Так в начале З0 - х годов обвиняя и разоблачая скрытых кулаков и врагов народа вполне привычным и обычным было услышать примерно следующее: « Помнишь, каким паразитом ты был до революции, как эксплуатировал деревню своей паровой мельницей … Помнишь , как твои закрома лопались от зерна когда деревня пухла с голоду … Помнишь, как в годы гражданской войны ты брал у остальных ценные вещи за ведро картошки и выменивал целую упряжь за тарелку супа. Помнишь , как ты врывался в сельсовет , и сколько бедняков сажал в погреб и бил по морде … Можешь ли ты сосчитать сколько батраков гнули на тебя спины? Не рядись в лохмотья бедняка, они пропитаны кровью коммунистов которых ты предал».5
Обратим внимание сколько в этих словах книжности и расхожей литературщины, сколь велико желание их автора соответствовать социально -речевым образцам революционного ораторства.
Можно себе представить что видел он себя вторым Троцким, не меньше.
Таковы были приметы времени , таков был образ носителя новых отношений , нового мира , нового языка - революционера по большей части из публицистов- самоучек нахватавшегося премудрости из разного рода социалистических и марксистских брошюр .
Хоты еще задолго до 1917 года революция как системное социальное изменение выявила свои возможности в переделывании и переосмыслении языка и культуры, подлинно массовое, тотальное их обновление реализовалось в Российском историческом опыте.
Аналогом понятий нация и патриотизм, которые объединяли массу искренних приверженцев революции во Франции ХУ111 века, стала пролетарственность революционного процесса. Санкюлот, как символ радикализма, при всей своей образной практической и политической значимости, все-таки был во французской революции явлением маргинальным.

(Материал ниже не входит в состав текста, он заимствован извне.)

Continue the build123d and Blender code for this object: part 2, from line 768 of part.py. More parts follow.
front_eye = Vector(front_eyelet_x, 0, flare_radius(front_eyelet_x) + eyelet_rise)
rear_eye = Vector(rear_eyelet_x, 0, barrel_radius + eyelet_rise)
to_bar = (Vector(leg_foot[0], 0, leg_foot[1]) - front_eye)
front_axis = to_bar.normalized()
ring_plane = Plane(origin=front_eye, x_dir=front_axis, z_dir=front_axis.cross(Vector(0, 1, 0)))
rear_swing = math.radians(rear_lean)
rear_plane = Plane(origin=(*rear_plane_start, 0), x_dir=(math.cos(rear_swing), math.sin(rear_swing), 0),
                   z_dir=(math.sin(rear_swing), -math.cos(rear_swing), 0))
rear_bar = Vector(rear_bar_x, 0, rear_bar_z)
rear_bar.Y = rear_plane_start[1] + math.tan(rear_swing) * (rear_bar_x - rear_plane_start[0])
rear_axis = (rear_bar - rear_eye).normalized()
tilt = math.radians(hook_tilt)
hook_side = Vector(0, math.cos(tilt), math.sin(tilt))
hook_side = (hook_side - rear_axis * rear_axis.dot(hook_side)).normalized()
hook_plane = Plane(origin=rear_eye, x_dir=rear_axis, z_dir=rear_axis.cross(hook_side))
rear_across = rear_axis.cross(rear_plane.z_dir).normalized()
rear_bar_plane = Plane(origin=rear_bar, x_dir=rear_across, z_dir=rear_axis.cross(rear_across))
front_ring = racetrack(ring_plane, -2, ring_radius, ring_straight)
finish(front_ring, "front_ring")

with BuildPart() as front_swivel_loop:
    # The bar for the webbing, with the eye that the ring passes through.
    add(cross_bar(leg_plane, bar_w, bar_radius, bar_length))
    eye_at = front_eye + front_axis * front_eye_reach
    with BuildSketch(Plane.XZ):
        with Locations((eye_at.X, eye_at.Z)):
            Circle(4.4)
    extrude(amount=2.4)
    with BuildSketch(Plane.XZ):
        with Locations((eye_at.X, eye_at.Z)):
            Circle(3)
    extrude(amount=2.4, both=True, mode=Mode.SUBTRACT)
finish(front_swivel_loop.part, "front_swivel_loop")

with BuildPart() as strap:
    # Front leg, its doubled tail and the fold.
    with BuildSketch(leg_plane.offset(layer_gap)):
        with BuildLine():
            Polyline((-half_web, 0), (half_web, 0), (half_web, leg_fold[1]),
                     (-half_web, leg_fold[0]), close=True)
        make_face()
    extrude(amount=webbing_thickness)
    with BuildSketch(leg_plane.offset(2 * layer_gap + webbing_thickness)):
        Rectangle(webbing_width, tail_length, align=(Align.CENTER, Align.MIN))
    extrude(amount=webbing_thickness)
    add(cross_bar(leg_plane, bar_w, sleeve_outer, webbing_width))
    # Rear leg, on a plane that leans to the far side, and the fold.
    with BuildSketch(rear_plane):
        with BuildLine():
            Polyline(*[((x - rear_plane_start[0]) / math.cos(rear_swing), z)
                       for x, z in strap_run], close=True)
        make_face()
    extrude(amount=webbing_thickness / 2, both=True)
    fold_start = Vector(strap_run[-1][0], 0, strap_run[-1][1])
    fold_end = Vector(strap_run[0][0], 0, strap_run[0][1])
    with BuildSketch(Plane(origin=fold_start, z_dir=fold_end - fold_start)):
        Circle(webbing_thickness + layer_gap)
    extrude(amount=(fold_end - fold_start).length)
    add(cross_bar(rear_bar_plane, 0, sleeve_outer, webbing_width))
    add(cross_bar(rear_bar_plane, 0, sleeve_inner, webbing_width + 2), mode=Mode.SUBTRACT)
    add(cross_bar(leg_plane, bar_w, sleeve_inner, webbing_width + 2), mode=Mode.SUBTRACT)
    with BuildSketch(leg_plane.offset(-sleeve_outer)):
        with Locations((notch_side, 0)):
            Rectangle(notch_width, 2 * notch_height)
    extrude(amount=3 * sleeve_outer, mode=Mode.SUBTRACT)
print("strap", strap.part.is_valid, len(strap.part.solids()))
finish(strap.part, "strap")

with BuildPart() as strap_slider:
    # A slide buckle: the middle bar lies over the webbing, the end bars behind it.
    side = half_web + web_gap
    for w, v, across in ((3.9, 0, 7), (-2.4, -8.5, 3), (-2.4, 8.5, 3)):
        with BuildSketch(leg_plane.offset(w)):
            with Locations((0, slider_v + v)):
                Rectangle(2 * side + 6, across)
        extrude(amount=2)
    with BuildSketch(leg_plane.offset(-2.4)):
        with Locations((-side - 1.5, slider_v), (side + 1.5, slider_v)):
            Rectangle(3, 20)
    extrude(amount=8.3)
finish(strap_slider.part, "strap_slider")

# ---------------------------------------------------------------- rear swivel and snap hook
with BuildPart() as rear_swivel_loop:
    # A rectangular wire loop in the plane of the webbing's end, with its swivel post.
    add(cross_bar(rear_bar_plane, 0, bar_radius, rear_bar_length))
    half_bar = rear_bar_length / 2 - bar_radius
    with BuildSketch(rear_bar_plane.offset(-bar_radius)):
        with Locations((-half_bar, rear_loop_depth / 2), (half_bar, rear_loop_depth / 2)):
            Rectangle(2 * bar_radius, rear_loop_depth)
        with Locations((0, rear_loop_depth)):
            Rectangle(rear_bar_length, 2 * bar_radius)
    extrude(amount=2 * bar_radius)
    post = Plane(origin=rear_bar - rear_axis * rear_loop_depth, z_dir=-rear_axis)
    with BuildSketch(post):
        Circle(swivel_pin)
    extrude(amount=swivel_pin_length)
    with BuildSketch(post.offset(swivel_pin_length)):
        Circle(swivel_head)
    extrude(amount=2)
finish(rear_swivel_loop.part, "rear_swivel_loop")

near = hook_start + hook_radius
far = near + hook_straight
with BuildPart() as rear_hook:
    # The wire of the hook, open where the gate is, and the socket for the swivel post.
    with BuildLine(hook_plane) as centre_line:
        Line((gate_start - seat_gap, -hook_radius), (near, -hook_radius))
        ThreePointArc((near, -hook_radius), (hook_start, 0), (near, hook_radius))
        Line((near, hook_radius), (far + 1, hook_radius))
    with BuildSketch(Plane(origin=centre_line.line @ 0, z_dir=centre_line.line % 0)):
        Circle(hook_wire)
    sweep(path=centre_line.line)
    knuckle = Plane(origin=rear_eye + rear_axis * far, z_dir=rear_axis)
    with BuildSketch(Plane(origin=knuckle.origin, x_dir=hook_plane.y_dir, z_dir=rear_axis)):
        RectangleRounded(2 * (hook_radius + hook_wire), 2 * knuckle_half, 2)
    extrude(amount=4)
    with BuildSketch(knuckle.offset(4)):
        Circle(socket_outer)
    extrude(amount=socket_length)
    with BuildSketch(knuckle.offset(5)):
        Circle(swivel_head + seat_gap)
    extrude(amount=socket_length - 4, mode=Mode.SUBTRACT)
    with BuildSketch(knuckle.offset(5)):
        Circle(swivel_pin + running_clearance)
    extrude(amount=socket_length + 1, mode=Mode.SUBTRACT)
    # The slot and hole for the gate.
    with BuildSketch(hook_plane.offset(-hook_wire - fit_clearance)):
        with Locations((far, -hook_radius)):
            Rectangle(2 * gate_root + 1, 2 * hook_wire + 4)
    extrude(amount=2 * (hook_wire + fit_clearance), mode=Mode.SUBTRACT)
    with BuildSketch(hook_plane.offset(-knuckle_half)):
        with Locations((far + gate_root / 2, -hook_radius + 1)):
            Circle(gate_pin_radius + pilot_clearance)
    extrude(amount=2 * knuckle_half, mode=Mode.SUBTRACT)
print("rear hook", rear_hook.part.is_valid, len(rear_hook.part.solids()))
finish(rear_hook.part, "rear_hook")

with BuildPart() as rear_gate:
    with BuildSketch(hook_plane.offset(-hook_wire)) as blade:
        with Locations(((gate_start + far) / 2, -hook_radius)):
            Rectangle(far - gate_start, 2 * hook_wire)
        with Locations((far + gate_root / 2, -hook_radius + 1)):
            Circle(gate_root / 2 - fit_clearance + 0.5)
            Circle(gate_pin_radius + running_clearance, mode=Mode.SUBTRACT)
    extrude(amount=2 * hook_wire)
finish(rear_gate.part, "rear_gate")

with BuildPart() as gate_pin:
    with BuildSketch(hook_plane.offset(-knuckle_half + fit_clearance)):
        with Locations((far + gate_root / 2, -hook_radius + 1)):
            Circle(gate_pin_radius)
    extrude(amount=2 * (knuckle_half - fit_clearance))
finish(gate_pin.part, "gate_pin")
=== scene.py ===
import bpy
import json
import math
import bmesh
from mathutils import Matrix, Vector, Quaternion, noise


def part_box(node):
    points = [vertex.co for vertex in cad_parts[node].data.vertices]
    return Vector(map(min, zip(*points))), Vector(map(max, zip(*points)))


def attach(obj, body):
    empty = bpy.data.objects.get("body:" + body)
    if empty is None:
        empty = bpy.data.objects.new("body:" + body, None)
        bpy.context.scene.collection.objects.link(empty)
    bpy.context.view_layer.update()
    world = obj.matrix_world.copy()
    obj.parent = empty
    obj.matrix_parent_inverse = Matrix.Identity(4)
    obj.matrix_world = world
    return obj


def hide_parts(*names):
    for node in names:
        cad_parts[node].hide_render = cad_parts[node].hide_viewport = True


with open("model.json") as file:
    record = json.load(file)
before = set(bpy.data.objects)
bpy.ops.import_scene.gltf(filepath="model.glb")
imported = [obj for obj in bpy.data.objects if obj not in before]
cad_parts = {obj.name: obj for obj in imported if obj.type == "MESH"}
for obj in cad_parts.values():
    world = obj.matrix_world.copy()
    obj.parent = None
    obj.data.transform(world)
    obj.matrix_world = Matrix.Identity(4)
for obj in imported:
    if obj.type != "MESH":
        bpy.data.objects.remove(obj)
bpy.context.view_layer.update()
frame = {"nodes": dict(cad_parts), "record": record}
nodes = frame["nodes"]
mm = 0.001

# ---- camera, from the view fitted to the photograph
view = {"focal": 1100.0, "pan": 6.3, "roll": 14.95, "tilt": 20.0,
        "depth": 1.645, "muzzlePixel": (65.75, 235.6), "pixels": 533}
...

Его собрат – русский пролетарий монополизировал революцию, создал наиболее организованную и мобильную массу революционеров и развернул фактически не политический, а социальный террор инициатором и организатором которого было не только государство, но и в значительной мере поставленная под его контроль революционная толпа мгновенно перевернувшая все без исключения стандарты как вербального , так и невербального общения
Сменились социальные условия и новый виток российской революции вынес на поверхность носителей постсоветских социокультурных ценностей .
Очень и очень многие обращали и обращают внимание на интересный феномен: криминальную природу изначальных творцов новой России . Останавливать БЕСПРЕДЕЛ новых хозяев жизни приходится прежде всего силовикам по своему социальному положению наиболее близко соприкасающимся с криминалом . В свою очередь именно выходцы из подобных структур в значительной мере определяют политический и государственный стиль современной России.
Словесным образом противостояния постреволюционному по происхождению хаосу становятся обещания « замочить в сортире».
Круг замкнулся , а гражданам остается определять для себя «кем они будут жить» в этой стране , наблюдать за «разборками» «забивающих стрелку» политиков и олигархов и «фильтровать базар» во всем многообразии своих жизненных контактов.